En prime, un poème peu connu du grand Luis Cernuda :
Vientres sentados (Luis Cernuda)
Con satisfacción Como quienes saben Como quienes tienen en su puño la verdad Bien apresada para que no escape Y con orgullo Como vigilantes de vosotros mismos Domináis a lo largo a lo ancho de la tierra Vosotros vientres sentados.
No hay gas No hay plomo Que tanto levante que tanto lastre proporcione Como vuestra seguridad deletérea Esa seguridad de sentir vuestro saco Bien resguardado por vuestro trasero.

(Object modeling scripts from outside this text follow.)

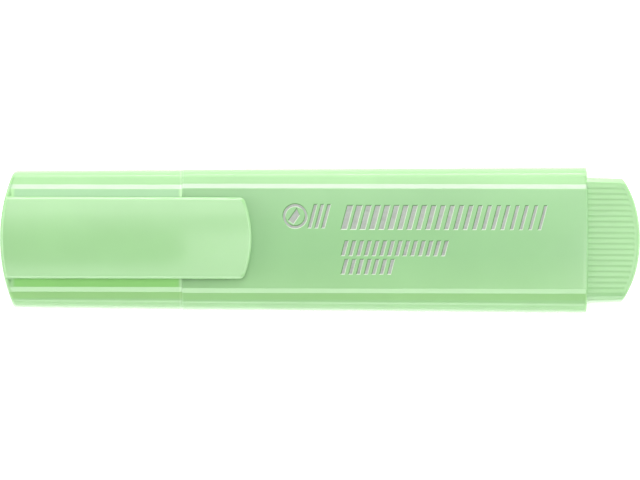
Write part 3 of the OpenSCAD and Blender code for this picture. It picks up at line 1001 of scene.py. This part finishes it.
def writing_end():
    x_neck, x_nose = X_NECK, s_lo[0]
    prof = rounded_profile([
        (0, x_neck + 1.5), (5.19, x_neck + 1.5, 0.1), (5.19, x_neck, 0.02), (5.75, x_neck, 0.12), (5.75, x_neck - 1.0, 0.3),
        (4.9, x_neck - 1.0, 0.25), (4.9, x_neck - 9.6, 0.3), (4.75, x_neck - 9.9, 0.3), (3.75, x_nose + 0.35, 0.2), (3.4, x_nose, 0.1), (0, x_nose)])
    o = turned("front_section_cone", prof, SECT, 128)
    tools = [nib_tool(2.56, 1.86, 0.95, x_nose - 1, x_nose + 3.2)]
    for y in (-1.2, 1.2):
        for z in (-1, 1):
            tools.append(block((x_nose - 1, y - 0.25, ZC + z * 1.95 - 0.3), (x_nose + 3, y + 0.25, ZC + z * 1.95 + 0.3), 0))
    cut(o, tools, SECT, 30)
    weighted(o)
    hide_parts("front_section")
    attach(o, "barrel_body")

    # nib: slanted, wedge-shaped edge with softened corners
    B = Build()
    base = rrect_ring(2.5, 1.8, 0.85, 6, 6, 3)
    xtip = n_lo[0]
    def lead(y):
        return xtip + np.maximum(0, 0.58 * (y + 1.75)) + np.maximum(0, -0.45 * (y + 1.75))
    rings = []
    for d, k in [(0.0, 0.42), (0.03, 0.62), (0.1, 0.8), (0.22, 0.94), (0.4, 1.0)] + [(x, 1.0) for x in (0.8, 1.4, 2.0, 2.6, 3.2, 3.7, 3.9, 4.2, 5, 6.5, 8.2)]:
        ht = 0.75 + min(d, 3.9) * 1.05 / 3.9
        s = base * np.array([1 - 0.16 * (1 - k), ht / 1.8 * k])
        f = smooth((8.2 - d) / 8.2 * 1.4)
        xs = lead(s[:, 0]) + d if d < 6 else (lead(s[:, 0]) * f + (xtip + 1.3) * (1 - f)) + d
        rings.append(B.pts(ring3(s, xs)))
    B.loft(rings)
    B.ladder(rings[0])
    B.ladder(rings[-1], flip=True)
    n = B.make("chisel_nib", NIB, 50)
    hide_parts("nib")
    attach(n, "barrel_body")

    # inner cap: a soft cup with a sealing bead at its mouth
    xi0, xi1 = X_END + 2.1, X_NECK - 1 - 4.2
    prof = rounded_profile([
        (0, X_END + 1.45), (1.95, X_END + 1.45, 0.1), (1.95, xi0, 0.1), (5.6, xi0, 0.5), (5.6, xi1, 0.25), (5.15, xi1, 0.15),
        (4.97, xi1 - 0.5, 0.2), (4.97, xi1 - 1.1, 0.2), (5.2, xi1 - 1.6, 0.2), (5.2, xi0 + 1.1, 0.4), (0, xi0 + 1.1)])
    c = turned("inner_seal_cup", prof, SEAL, 96)
    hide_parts("inner_cap")
    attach(c, "cap_body")


writing_end()

# ---------------------------------------------------------------------------
# pieces whose CAD shape is right: better materials only
# ---------------------------------------------------------------------------

for node, mat in (("reservoir_core", CORE), ("reservoir_film", FILM), ("breather_tube", TUBE)):
    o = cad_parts[node]
    o.data.materials.clear()
    o.data.materials.append(mat)

# ---------------------------------------------------------------------------
# floor, light and camera
# ---------------------------------------------------------------------------


def floor():
    B = Build()
    n = 8
    g = np.linspace(-4000, 4000, n + 1)
    idx = [B.pts([(x, y, 0) for x in g]) for y in g]
    for a, b in zip(idx, idx[1:]):
        for i in range(n):
            B.f.append((a[i], a[i + 1], b[i + 1], b[i]))
    m = Mat("floor")
    tone = m.noise(m.coords(), 6.0, 2.0, 0.5)
    m.link(m.ramp(tone, [(0.3, (0.90, 0.90, 0.90, 1)), (0.7, (0.93, 0.93, 0.93, 1))]), m.bsdf.inputs["Base Color"])
    m.set(Roughness=0.9, Specular_IOR_Level=0.1, Emission_Strength=0.50)
    m.bsdf.inputs["Emission Color"].default_value = (1, 1, 1, 1)
    o = B.make("floor", m.m)


floor()

world = bpy.data.worlds.new("studio")
world.use_nodes = True
bg = world.node_tree.nodes["Background"]
bg.inputs["Color"].default_value = (1, 1, 1, 1)
nodes, links = world.node_tree.nodes, world.node_tree.links
way = nodes.new("ShaderNodeSeparateXYZ")
links.new(nodes.new("ShaderNodeTexCoord").outputs["Generated"], way.inputs["Vector"])
sky = nodes.new("ShaderNodeMapRange")          # white below the floor's far edge, dim above it
sky.inputs["From Min"].default_value = -0.012
sky.inputs["From Max"].default_value = -0.004
sky.inputs["To Min"].default_value = 1.0
sky.inputs["To Max"].default_value = 0.19
links.new(way.outputs["Z"], sky.inputs["Value"])
links.new(sky.outputs["Result"], bg.inputs["Strength"])
bpy.context.scene.world = world


def area(name, pos, size, radiance, target=(0, 0, 0.008)):
    d = bpy.data.lights.new(name, "AREA")
    d.shape, d.size, d.size_y = "RECTANGLE", size[0], size[1]
    d.energy = radiance * math.pi * size[0] * size[1]
    o = bpy.data.objects.new(name, d)
    o.location = pos
    o.rotation_euler = (Vector(pos) - Vector(target)).to_track_quat("Z", "Y").to_euler()
    o.visible_camera = False
    bpy.context.scene.collection.objects.link(o)
    return o


def overhead(name, x0, x1, y0, y1, radiance, h=0.62):
    """Soft panel facing straight down, over the rectangle x0..x1, y0..y1 (mm)."""
    c = (x0 + x1) / 2 * MM, (y0 + y1) / 2 * MM
    return area(name, (c[0], c[1], h), ((x1 - x0) * MM, (y1 - y0) * MM), radiance, (c[0], c[1], 0))


def around(name, azimuth, lo, hi, half, radiance, d=0.62):
    """Soft panel towards an azimuth (0 is +X, 90 is +Y), lo..hi degrees above the
    floor and half degrees to either side."""
    e, a = rad((lo + hi) / 2), rad(azimuth)
    pos = (d * cos(e) * cos(a), d * cos(e) * sin(a), 0.008 + d * sin(e))
    o = area(name, pos, (2 * d * math.tan(rad(half)), 2 * d * math.tan(rad((hi - lo) / 2))), radiance)
    z = Vector((cos(e) * cos(a), cos(e) * sin(a), sin(e)))
    x = Vector((-sin(a), cos(a), 0))
    o.rotation_euler = Matrix((x, z.cross(x), z)).transposed().to_euler()
    return o


overhead("over_middle", -75, 50, -32, 32, 0.3)
overhead("over_far_a", -170, 190, 52, 110, 1.6)
overhead("over_far_b", -170, 190, 110, 250, 4.7)
overhead("over_near", -170, 190, -210, -88, 3.4)
overhead("over_tail", 76, 170, -86, 66, 5.8)
around("far_mid", 90, 22, 58, 16, 2.9)
around("far_low", 90, 12, 20, 26, 3.6)
around("far_strip", 90, 4.5, 10, 30, 13.5)
around("near_low", 270, 12, 20, 26, 4.4)
around("near_strip", 270, 3, 12, 30, 5.1)
around("tail_side", 0, 8, 22, 26, 5.6)
around("tail_high", 0, 28, 52, 15, 2.7)
around("cap_side", 180, 6, 24, 28, 4.8)
around("cap_high", 180, 36, 52, 20, 1.8)

scene = bpy.context.scene
scene.view_settings.view_transform = "Standard"
scene.view_settings.look = "None"
scene.view_settings.exposure = 0
scene.view_settings.gamma = 1

cam = bpy.data.cameras.new("camera")
cam.type = "PERSP"
cam.lens, cam.sensor_width = 1150, 36
cam.clip_end = 20
cobj = bpy.data.objects.new("camera", cam)
scene.collection.objects.link(cobj)
el, aim = rad(88.0), Vector((0, -0.00003, ZC * MM))
dist = 0.11819 * 1150 / 36
direction = Vector((0, -cos(el), sin(el)))
cobj.location = aim + direction * dist
cobj.rotation_euler = (math.pi / 2 - el, 0, 0)
cobj.rotation_euler.rotate_axis("Z", rad(0.11))
scene.camera = cobj
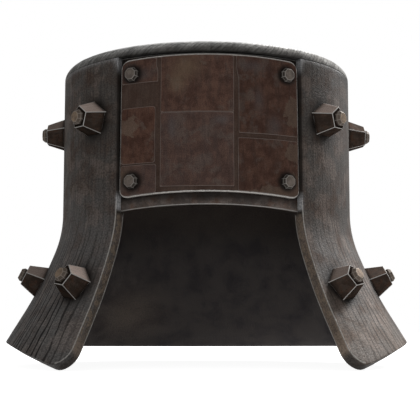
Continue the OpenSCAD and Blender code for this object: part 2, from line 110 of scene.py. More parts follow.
def group_of(name, kind, inputs, outputs):
    tree = bpy.data.node_groups.new(name, kind)
    for label, socket, value in inputs:
        made = tree.interface.new_socket(label, in_out="INPUT", socket_type="NodeSocket" + socket)
        if value is not None:
            made.default_value = value
    for label, socket in outputs:
        tree.interface.new_socket(label, in_out="OUTPUT", socket_type="NodeSocket" + socket)
    return tree, tree.nodes.new("NodeGroupInput").outputs, tree.nodes.new("NodeGroupOutput").inputs


def step_between(tree, value, low, high):
    return put(tree, "ShaderNodeMapRange", {"Value": value, "From Min": low, "From Max": high},
               interpolation_type="SMOOTHSTEP").outputs[0]


def tint(tree, mask, under, over, mode="MIX"):
    return put(tree, "ShaderNodeMix", {0: mask, 6: under, 7: over}, data_type="RGBA", blend_type=mode).outputs[2]


def combined(tree, x, y, z=0.0):
    return put(tree, "ShaderNodeCombineXYZ", {0: x, 1: y, 2: z}).outputs[0]


def stretched(tree, vector, across, along, deep=0.01):
    """The same vector, measured in patches of this size."""
    return put(tree, "ShaderNodeVectorMath", {0: vector, 1: combined(tree, across, along, deep)},
               operation="DIVIDE").outputs[0]


def grains(tree, vector, scale, detail, roughness=0.6):
    return put(tree, "ShaderNodeTexNoise", {"Vector": vector, "Scale": scale, "Detail": detail,
                                            "Roughness": roughness}).outputs[0]


def read_number(tree, name):
    return put(tree, "ShaderNodeAttribute", attribute_name=name).outputs["Fac"]


def new_material(name):
    made = bpy.data.materials.new(name)
    made.use_nodes = True
    return made, made.node_tree, made.node_tree.nodes["Principled BSDF"]


def paint(red, green, blue):
    """A colour as it is read off a picture, from 0 to 255, in the linear values that Blender wants."""
    straight = [c / 255 / 12.92 if c <= 10 else ((c / 255 + 0.055) / 1.055) ** 2.4 for c in (red, green, blue)]
    return (*straight, 1)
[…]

Miráis a un lado y a otro Sonreís rasgando maliciosamente la hedionda boca Y desde allí emitís como el antiguo oráculo Henchidas necedades Dictámenes que se escurren entre las rendijas como ratas
Alado el pie vigoroso El pie juvenil y vigoroso Que derrumbará bien pronto Ese saco henchido de fango de maldad de injusticia Arrastrando consigo vuestro trasero y vientre Vuestra triste persona que mancha el aire El aire limpio y justo Donde hoy nos levantamos Contra vosotros todos Contra vuestra moral contra vuestras leyes Contra vuestra sociedad contra vuestro dios Contra vosotros mismos vientres sentados Con una firme espiga A quien su propia fuerza empuja desde la tierra Para que se abra al sol Para que dé su fruto Fruto de odio y de alegría Fruto de lucha y de reposo.
La verdad está en lucha y en ella os aguardamos Vientres sentados Vientres tendidos Vientres muertos.
Otros Poemas publicados e inéditos – V. Poesía completa– Volumen I.